INSTRUCTION — Copy out the lines that include the word "json".

ROWS —
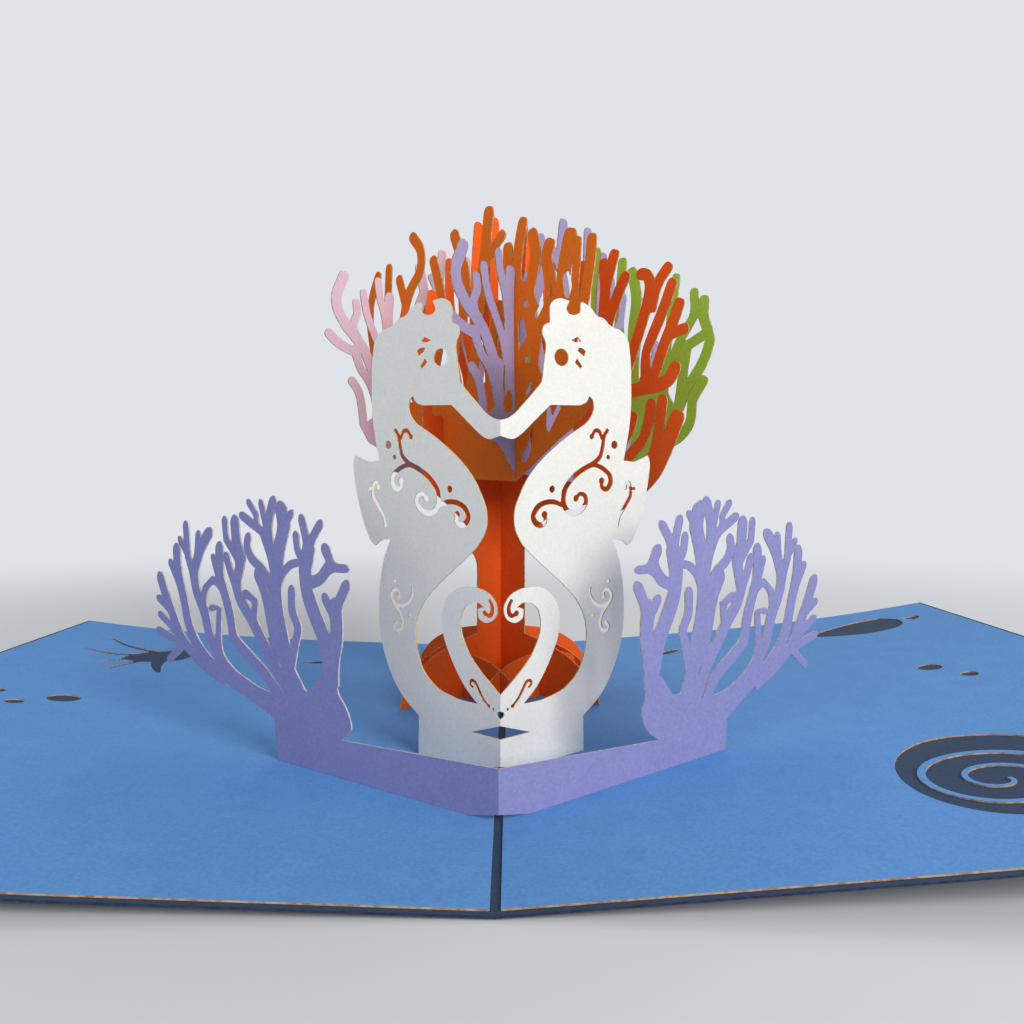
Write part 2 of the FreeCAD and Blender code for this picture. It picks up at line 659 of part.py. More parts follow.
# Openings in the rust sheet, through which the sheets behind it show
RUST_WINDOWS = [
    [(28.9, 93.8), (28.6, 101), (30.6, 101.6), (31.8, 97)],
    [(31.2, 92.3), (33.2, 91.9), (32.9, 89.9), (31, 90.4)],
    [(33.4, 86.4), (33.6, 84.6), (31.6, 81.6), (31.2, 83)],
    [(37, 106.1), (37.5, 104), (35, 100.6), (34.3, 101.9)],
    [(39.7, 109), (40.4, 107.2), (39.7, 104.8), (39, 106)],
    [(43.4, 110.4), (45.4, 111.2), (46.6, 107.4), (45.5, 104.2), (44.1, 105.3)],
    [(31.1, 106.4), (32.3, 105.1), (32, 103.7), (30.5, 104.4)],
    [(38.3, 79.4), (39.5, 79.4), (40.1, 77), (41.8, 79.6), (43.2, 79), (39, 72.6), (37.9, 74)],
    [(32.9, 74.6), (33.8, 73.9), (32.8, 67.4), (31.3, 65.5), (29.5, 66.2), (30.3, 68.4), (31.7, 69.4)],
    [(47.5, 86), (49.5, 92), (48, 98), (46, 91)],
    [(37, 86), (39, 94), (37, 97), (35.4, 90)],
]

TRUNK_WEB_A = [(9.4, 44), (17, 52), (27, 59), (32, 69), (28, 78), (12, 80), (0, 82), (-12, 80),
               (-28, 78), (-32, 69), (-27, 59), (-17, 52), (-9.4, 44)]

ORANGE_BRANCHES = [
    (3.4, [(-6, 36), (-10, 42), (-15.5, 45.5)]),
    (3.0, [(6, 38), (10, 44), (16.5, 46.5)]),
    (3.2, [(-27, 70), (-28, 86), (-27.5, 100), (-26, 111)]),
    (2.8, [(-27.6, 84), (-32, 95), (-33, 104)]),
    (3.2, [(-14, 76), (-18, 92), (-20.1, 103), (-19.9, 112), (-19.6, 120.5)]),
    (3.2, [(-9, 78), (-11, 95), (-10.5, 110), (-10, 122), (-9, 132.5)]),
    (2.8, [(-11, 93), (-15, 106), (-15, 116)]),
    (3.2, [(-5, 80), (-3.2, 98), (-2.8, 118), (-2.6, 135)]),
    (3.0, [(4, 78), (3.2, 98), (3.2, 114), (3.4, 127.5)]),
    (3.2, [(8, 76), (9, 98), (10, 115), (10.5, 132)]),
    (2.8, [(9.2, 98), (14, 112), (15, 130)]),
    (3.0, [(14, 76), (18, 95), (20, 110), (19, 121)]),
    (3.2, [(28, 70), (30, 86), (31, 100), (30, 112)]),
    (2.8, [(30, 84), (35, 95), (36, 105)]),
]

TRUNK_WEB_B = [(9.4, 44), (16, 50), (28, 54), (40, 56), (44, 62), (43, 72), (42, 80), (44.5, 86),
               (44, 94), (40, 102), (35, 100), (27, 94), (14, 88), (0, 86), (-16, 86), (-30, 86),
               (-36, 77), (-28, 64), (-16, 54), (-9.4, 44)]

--

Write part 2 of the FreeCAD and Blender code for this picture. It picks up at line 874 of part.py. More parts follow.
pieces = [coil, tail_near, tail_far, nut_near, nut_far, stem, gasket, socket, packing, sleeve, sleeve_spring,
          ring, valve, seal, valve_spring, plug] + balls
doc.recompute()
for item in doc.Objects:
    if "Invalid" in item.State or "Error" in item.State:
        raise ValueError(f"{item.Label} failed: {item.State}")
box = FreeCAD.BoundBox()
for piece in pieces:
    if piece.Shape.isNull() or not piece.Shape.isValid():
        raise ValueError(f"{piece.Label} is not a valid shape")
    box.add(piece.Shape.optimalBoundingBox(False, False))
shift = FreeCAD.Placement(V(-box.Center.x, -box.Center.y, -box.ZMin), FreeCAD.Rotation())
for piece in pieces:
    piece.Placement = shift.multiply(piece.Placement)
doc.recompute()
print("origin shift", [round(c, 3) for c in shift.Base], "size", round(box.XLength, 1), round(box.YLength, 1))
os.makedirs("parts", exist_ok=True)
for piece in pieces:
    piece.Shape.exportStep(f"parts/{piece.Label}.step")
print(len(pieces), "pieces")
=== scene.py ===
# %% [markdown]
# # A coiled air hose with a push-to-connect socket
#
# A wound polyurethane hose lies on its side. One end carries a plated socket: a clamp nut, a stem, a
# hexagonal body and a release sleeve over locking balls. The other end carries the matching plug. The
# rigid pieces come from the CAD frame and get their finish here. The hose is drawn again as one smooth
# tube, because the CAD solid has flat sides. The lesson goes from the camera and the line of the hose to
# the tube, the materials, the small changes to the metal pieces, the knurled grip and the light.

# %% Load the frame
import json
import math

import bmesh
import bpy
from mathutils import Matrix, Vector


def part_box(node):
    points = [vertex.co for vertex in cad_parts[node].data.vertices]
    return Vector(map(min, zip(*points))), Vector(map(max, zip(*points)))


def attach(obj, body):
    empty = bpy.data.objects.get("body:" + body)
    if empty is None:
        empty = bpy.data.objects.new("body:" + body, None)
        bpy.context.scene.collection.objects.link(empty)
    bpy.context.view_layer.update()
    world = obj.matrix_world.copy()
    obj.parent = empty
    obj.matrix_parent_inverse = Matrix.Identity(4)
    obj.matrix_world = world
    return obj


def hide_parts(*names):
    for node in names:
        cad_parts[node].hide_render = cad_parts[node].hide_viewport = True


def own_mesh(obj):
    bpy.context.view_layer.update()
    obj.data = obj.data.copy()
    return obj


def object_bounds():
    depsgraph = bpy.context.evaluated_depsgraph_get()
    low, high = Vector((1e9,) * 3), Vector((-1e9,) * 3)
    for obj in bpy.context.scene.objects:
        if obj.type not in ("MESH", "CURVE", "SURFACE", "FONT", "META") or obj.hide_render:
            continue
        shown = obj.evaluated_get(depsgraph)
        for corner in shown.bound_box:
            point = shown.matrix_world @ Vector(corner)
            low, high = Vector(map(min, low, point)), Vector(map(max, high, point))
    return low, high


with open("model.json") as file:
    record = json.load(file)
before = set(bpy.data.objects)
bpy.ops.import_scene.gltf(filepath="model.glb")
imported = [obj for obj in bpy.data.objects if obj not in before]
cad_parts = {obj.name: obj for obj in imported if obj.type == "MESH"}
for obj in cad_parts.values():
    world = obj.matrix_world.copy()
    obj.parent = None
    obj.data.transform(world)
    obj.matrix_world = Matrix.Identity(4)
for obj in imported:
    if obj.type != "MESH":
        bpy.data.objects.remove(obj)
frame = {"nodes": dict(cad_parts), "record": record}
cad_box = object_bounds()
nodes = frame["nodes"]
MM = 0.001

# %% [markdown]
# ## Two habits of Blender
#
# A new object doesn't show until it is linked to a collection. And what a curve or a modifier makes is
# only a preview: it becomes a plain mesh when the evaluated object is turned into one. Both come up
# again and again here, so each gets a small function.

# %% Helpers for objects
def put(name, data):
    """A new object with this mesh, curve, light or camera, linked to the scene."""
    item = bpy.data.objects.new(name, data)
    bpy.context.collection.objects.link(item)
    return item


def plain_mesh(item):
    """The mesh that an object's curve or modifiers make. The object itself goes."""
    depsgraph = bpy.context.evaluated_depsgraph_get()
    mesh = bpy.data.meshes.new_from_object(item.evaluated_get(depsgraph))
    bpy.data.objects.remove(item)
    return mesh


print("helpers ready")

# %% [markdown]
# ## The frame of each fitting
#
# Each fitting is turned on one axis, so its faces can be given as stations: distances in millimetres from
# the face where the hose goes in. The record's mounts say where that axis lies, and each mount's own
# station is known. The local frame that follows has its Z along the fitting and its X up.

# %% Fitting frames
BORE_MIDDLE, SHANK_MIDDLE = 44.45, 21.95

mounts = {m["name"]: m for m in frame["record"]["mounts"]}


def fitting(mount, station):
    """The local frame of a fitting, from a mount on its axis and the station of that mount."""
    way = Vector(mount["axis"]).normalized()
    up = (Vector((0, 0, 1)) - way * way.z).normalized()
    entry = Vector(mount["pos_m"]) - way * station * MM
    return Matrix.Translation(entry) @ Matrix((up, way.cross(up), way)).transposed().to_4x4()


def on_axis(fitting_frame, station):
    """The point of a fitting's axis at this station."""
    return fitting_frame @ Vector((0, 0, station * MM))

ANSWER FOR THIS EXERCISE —
import json
with open("model.json") as file:
    record = json.load(file)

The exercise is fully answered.